Records from a data source:
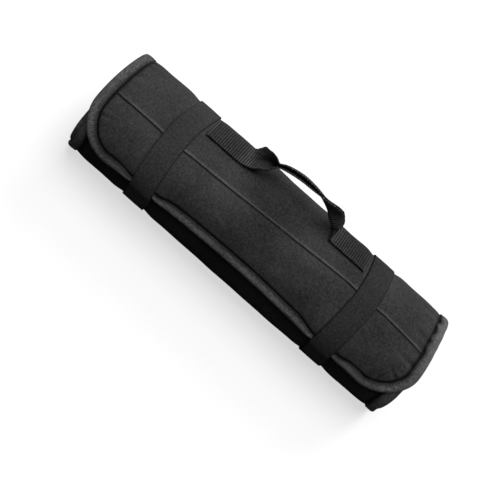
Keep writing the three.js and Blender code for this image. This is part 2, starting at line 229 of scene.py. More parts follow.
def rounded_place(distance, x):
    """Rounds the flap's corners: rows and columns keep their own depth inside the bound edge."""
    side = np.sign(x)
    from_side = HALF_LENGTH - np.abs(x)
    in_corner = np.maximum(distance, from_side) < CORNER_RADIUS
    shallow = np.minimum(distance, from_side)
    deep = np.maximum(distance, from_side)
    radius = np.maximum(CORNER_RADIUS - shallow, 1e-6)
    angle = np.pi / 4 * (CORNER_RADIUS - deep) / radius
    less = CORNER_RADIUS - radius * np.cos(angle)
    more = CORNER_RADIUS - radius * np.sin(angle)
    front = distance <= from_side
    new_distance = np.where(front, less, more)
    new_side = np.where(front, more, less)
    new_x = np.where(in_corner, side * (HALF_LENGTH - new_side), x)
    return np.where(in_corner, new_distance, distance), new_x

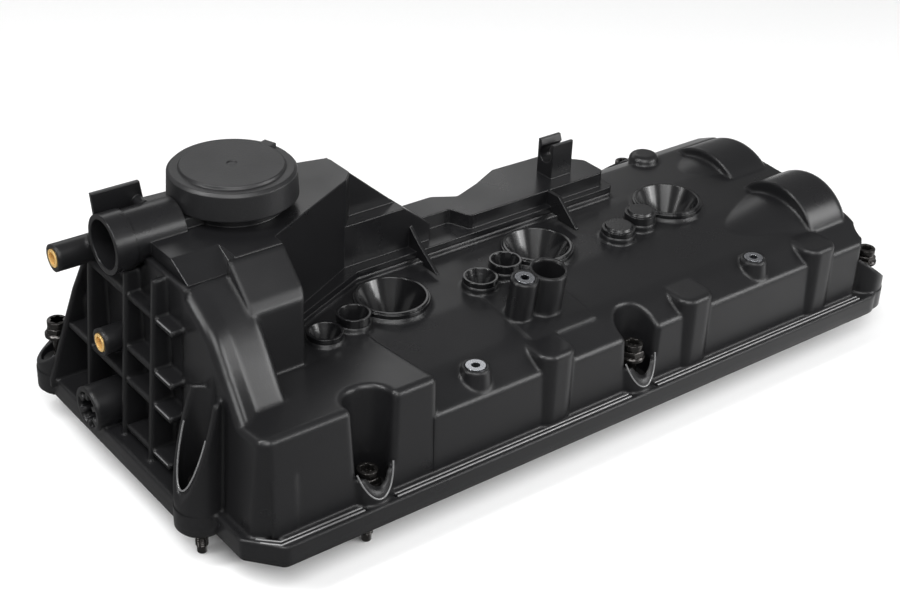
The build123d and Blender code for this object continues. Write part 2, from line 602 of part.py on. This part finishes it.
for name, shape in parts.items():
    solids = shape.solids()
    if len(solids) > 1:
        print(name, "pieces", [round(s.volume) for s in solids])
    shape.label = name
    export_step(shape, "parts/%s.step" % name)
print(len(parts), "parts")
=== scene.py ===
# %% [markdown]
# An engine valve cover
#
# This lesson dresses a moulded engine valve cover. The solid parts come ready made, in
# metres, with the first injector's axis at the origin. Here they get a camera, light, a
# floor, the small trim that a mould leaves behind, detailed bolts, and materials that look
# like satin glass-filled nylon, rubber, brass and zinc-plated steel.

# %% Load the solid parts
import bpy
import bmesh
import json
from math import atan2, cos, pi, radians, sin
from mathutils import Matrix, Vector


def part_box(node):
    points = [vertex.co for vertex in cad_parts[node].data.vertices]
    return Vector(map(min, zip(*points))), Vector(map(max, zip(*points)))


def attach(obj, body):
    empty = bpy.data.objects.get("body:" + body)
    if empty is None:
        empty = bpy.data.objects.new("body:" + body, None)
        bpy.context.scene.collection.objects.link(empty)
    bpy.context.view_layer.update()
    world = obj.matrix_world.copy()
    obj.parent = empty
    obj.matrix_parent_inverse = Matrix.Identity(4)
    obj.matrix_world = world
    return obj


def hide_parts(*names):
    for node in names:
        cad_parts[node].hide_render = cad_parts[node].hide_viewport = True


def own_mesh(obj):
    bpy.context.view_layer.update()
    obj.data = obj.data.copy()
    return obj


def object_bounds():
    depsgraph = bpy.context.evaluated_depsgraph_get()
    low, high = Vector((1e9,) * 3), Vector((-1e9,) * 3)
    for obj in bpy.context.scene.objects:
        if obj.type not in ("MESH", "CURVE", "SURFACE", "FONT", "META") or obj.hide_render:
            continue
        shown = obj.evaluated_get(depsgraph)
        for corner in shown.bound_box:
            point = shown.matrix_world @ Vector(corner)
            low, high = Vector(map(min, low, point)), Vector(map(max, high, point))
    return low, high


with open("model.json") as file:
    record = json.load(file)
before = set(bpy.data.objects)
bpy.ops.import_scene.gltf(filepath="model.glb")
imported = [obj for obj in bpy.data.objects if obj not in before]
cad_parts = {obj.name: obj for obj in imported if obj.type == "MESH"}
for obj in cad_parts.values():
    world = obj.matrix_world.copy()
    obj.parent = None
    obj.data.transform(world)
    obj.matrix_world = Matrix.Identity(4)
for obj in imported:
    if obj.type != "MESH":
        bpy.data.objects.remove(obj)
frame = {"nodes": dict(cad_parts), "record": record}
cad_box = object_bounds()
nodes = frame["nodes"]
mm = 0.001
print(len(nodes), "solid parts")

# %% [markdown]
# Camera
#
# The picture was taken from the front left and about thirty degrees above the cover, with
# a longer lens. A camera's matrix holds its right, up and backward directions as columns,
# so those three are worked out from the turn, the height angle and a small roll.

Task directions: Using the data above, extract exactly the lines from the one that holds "for name, shape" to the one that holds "if empty is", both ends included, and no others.

Exercise response:
for name, shape in parts.items():
    solids = shape.solids()
    if len(solids) > 1:
        print(name, "pieces", [round(s.volume) for s in solids])
    shape.label = name
    export_step(shape, "parts/%s.step" % name)
print(len(parts), "parts")
=== scene.py ===
# %% [markdown]
# An engine valve cover
#
# This lesson dresses a moulded engine valve cover. The solid parts come ready made, in
# metres, with the first injector's axis at the origin. Here they get a camera, light, a
# floor, the small trim that a mould leaves behind, detailed bolts, and materials that look
# like satin glass-filled nylon, rubber, brass and zinc-plated steel.

# %% Load the solid parts
import bpy
import bmesh
import json
from math import atan2, cos, pi, radians, sin
from mathutils import Matrix, Vector


def part_box(node):
    points = [vertex.co for vertex in cad_parts[node].data.vertices]
    return Vector(map(min, zip(*points))), Vector(map(max, zip(*points)))


def attach(obj, body):
    empty = bpy.data.objects.get("body:" + body)
    if empty is None:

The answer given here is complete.